-- begin Supplied material --

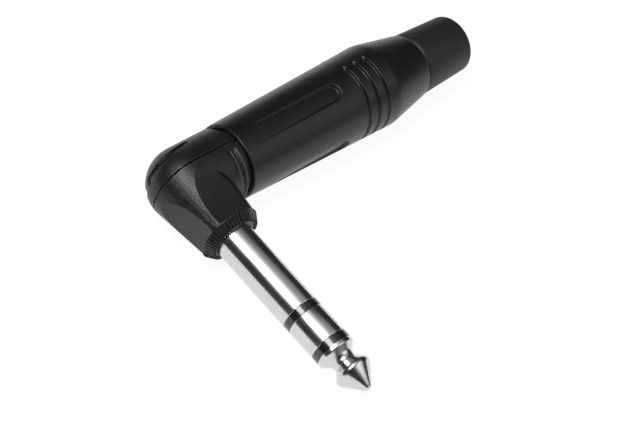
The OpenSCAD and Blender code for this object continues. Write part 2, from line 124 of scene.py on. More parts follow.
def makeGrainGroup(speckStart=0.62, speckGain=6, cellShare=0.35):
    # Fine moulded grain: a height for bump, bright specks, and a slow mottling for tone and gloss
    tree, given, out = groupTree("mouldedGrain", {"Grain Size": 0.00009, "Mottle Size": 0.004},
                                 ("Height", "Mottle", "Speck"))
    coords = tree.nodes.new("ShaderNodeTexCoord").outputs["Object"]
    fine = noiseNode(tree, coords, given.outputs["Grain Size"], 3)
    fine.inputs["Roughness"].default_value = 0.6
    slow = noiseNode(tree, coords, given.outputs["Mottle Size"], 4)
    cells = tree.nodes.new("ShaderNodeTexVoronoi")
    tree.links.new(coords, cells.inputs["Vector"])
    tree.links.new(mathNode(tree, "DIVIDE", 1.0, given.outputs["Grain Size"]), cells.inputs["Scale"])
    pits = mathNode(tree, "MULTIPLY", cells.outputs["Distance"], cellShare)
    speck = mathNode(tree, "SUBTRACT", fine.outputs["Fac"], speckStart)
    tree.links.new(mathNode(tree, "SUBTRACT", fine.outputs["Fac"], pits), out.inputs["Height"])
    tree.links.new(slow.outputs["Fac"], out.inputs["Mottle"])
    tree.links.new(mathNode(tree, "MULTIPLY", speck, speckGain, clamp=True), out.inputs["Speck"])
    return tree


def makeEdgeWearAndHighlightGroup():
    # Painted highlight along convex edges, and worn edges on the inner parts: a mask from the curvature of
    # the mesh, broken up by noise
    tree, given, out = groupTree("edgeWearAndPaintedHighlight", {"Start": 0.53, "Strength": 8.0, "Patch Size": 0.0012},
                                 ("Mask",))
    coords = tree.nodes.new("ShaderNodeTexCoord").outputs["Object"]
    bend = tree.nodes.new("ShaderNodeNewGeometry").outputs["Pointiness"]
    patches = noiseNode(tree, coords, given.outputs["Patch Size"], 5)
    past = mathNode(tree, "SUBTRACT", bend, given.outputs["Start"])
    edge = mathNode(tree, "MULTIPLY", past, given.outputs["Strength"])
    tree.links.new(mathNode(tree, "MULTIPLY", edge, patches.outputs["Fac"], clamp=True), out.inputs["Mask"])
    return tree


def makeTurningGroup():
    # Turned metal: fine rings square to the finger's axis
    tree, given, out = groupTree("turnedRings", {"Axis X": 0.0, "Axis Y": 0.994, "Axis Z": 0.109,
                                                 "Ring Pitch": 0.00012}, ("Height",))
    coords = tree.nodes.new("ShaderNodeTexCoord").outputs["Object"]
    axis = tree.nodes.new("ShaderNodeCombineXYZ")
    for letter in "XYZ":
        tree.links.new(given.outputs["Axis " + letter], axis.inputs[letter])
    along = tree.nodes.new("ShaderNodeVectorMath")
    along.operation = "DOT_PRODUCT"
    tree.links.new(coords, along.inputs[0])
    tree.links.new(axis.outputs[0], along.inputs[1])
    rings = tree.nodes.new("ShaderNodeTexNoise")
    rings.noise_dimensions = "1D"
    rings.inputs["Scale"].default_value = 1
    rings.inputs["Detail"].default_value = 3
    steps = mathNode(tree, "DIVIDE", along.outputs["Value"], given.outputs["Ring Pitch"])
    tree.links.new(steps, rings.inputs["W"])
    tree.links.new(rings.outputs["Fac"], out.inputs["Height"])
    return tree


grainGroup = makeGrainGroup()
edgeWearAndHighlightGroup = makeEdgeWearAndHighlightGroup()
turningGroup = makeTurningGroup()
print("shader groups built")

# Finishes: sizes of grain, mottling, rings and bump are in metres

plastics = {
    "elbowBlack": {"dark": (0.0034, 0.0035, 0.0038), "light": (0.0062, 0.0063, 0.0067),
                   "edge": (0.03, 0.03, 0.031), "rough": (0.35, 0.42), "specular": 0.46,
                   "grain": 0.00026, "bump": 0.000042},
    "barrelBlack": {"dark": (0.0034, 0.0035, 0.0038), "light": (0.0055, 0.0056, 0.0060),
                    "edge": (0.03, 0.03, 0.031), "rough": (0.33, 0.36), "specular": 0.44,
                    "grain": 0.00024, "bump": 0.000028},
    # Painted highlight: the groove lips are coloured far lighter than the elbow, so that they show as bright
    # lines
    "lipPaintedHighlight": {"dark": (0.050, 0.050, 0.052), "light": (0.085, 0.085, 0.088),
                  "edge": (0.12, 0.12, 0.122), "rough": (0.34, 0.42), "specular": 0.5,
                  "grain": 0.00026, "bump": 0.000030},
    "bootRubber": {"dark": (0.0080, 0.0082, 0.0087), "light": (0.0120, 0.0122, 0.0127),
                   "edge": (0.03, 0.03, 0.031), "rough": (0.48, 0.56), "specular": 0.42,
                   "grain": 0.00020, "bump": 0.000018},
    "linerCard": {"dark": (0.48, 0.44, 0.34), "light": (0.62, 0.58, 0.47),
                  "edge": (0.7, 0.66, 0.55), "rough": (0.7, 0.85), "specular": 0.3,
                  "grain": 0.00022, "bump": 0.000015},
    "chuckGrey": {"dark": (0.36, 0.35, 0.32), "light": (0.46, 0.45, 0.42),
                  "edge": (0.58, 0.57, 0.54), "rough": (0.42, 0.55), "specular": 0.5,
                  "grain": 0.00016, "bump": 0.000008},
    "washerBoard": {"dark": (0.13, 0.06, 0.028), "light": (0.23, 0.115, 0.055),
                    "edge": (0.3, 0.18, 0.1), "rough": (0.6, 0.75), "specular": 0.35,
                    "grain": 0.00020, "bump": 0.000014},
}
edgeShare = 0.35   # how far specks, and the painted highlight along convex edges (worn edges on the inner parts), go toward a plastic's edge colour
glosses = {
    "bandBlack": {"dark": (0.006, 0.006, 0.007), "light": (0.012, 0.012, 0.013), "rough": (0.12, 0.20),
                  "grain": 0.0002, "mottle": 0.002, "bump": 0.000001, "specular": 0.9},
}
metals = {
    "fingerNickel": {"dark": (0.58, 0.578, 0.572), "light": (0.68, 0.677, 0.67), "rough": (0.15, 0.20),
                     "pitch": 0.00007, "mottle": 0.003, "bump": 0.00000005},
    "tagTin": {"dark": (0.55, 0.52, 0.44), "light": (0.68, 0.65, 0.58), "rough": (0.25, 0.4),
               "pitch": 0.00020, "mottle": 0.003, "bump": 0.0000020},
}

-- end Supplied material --

__Problem__. Copy out every line of the data above, exactly as given.

__Correct output__.
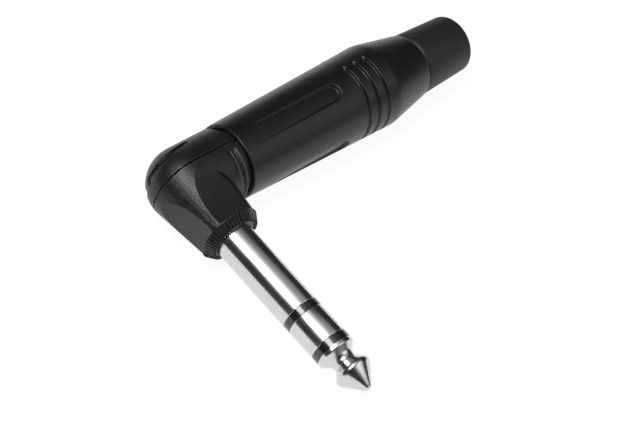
The OpenSCAD and Blender code for this object continues. Write part 2, from line 124 of scene.py on. More parts follow.
def makeGrainGroup(speckStart=0.62, speckGain=6, cellShare=0.35):
    # Fine moulded grain: a height for bump, bright specks, and a slow mottling for tone and gloss
    tree, given, out = groupTree("mouldedGrain", {"Grain Size": 0.00009, "Mottle Size": 0.004},
                                 ("Height", "Mottle", "Speck"))
    coords = tree.nodes.new("ShaderNodeTexCoord").outputs["Object"]
    fine = noiseNode(tree, coords, given.outputs["Grain Size"], 3)
    fine.inputs["Roughness"].default_value = 0.6
    slow = noiseNode(tree, coords, given.outputs["Mottle Size"], 4)
    cells = tree.nodes.new("ShaderNodeTexVoronoi")
    tree.links.new(coords, cells.inputs["Vector"])
    tree.links.new(mathNode(tree, "DIVIDE", 1.0, given.outputs["Grain Size"]), cells.inputs["Scale"])
    pits = mathNode(tree, "MULTIPLY", cells.outputs["Distance"], cellShare)
    speck = mathNode(tree, "SUBTRACT", fine.outputs["Fac"], speckStart)
    tree.links.new(mathNode(tree, "SUBTRACT", fine.outputs["Fac"], pits), out.inputs["Height"])
    tree.links.new(slow.outputs["Fac"], out.inputs["Mottle"])
    tree.links.new(mathNode(tree, "MULTIPLY", speck, speckGain, clamp=True), out.inputs["Speck"])
    return tree


def makeEdgeWearAndHighlightGroup():
    # Painted highlight along convex edges, and worn edges on the inner parts: a mask from the curvature of
    # the mesh, broken up by noise
    tree, given, out = groupTree("edgeWearAndPaintedHighlight", {"Start": 0.53, "Strength": 8.0, "Patch Size": 0.0012},
                                 ("Mask",))
    coords = tree.nodes.new("ShaderNodeTexCoord").outputs["Object"]
    bend = tree.nodes.new("ShaderNodeNewGeometry").outputs["Pointiness"]
    patches = noiseNode(tree, coords, given.outputs["Patch Size"], 5)
    past = mathNode(tree, "SUBTRACT", bend, given.outputs["Start"])
    edge = mathNode(tree, "MULTIPLY", past, given.outputs["Strength"])
    tree.links.new(mathNode(tree, "MULTIPLY", edge, patches.outputs["Fac"], clamp=True), out.inputs["Mask"])
    return tree


def makeTurningGroup():
    # Turned metal: fine rings square to the finger's axis
    tree, given, out = groupTree("turnedRings", {"Axis X": 0.0, "Axis Y": 0.994, "Axis Z": 0.109,
                                                 "Ring Pitch": 0.00012}, ("Height",))
    coords = tree.nodes.new("ShaderNodeTexCoord").outputs["Object"]
    axis = tree.nodes.new("ShaderNodeCombineXYZ")
    for letter in "XYZ":
        tree.links.new(given.outputs["Axis " + letter], axis.inputs[letter])
    along = tree.nodes.new("ShaderNodeVectorMath")
    along.operation = "DOT_PRODUCT"
    tree.links.new(coords, along.inputs[0])
    tree.links.new(axis.outputs[0], along.inputs[1])
    rings = tree.nodes.new("ShaderNodeTexNoise")
    rings.noise_dimensions = "1D"
    rings.inputs["Scale"].default_value = 1
    rings.inputs["Detail"].default_value = 3
    steps = mathNode(tree, "DIVIDE", along.outputs["Value"], given.outputs["Ring Pitch"])
    tree.links.new(steps, rings.inputs["W"])
    tree.links.new(rings.outputs["Fac"], out.inputs["Height"])
    return tree


grainGroup = makeGrainGroup()
edgeWearAndHighlightGroup = makeEdgeWearAndHighlightGroup()
turningGroup = makeTurningGroup()
print("shader groups built")

# Finishes: sizes of grain, mottling, rings and bump are in metres

plastics = {
    "elbowBlack": {"dark": (0.0034, 0.0035, 0.0038), "light": (0.0062, 0.0063, 0.0067),
                   "edge": (0.03, 0.03, 0.031), "rough": (0.35, 0.42), "specular": 0.46,
                   "grain": 0.00026, "bump": 0.000042},
    "barrelBlack": {"dark": (0.0034, 0.0035, 0.0038), "light": (0.0055, 0.0056, 0.0060),
                    "edge": (0.03, 0.03, 0.031), "rough": (0.33, 0.36), "specular": 0.44,
                    "grain": 0.00024, "bump": 0.000028},
    # Painted highlight: the groove lips are coloured far lighter than the elbow, so that they show as bright
    # lines
    "lipPaintedHighlight": {"dark": (0.050, 0.050, 0.052), "light": (0.085, 0.085, 0.088),
                  "edge": (0.12, 0.12, 0.122), "rough": (0.34, 0.42), "specular": 0.5,
                  "grain": 0.00026, "bump": 0.000030},
    "bootRubber": {"dark": (0.0080, 0.0082, 0.0087), "light": (0.0120, 0.0122, 0.0127),
                   "edge": (0.03, 0.03, 0.031), "rough": (0.48, 0.56), "specular": 0.42,
                   "grain": 0.00020, "bump": 0.000018},
    "linerCard": {"dark": (0.48, 0.44, 0.34), "light": (0.62, 0.58, 0.47),
                  "edge": (0.7, 0.66, 0.55), "rough": (0.7, 0.85), "specular": 0.3,
                  "grain": 0.00022, "bump": 0.000015},
    "chuckGrey": {"dark": (0.36, 0.35, 0.32), "light": (0.46, 0.45, 0.42),
                  "edge": (0.58, 0.57, 0.54), "rough": (0.42, 0.55), "specular": 0.5,
                  "grain": 0.00016, "bump": 0.000008},
    "washerBoard": {"dark": (0.13, 0.06, 0.028), "light": (0.23, 0.115, 0.055),
                    "edge": (0.3, 0.18, 0.1), "rough": (0.6, 0.75), "specular": 0.35,
                    "grain": 0.00020, "bump": 0.000014},
}
edgeShare = 0.35   # how far specks, and the painted highlight along convex edges (worn edges on the inner parts), go toward a plastic's edge colour
glosses = {
    "bandBlack": {"dark": (0.006, 0.006, 0.007), "light": (0.012, 0.012, 0.013), "rough": (0.12, 0.20),
                  "grain": 0.0002, "mottle": 0.002, "bump": 0.000001, "specular": 0.9},
}
metals = {
    "fingerNickel": {"dark": (0.58, 0.578, 0.572), "light": (0.68, 0.677, 0.67), "rough": (0.15, 0.20),
                     "pitch": 0.00007, "mottle": 0.003, "bump": 0.00000005},
    "tagTin": {"dark": (0.55, 0.52, 0.44), "light": (0.68, 0.65, 0.58), "rough": (0.25, 0.4),
               "pitch": 0.00020, "mottle": 0.003, "bump": 0.0000020},
}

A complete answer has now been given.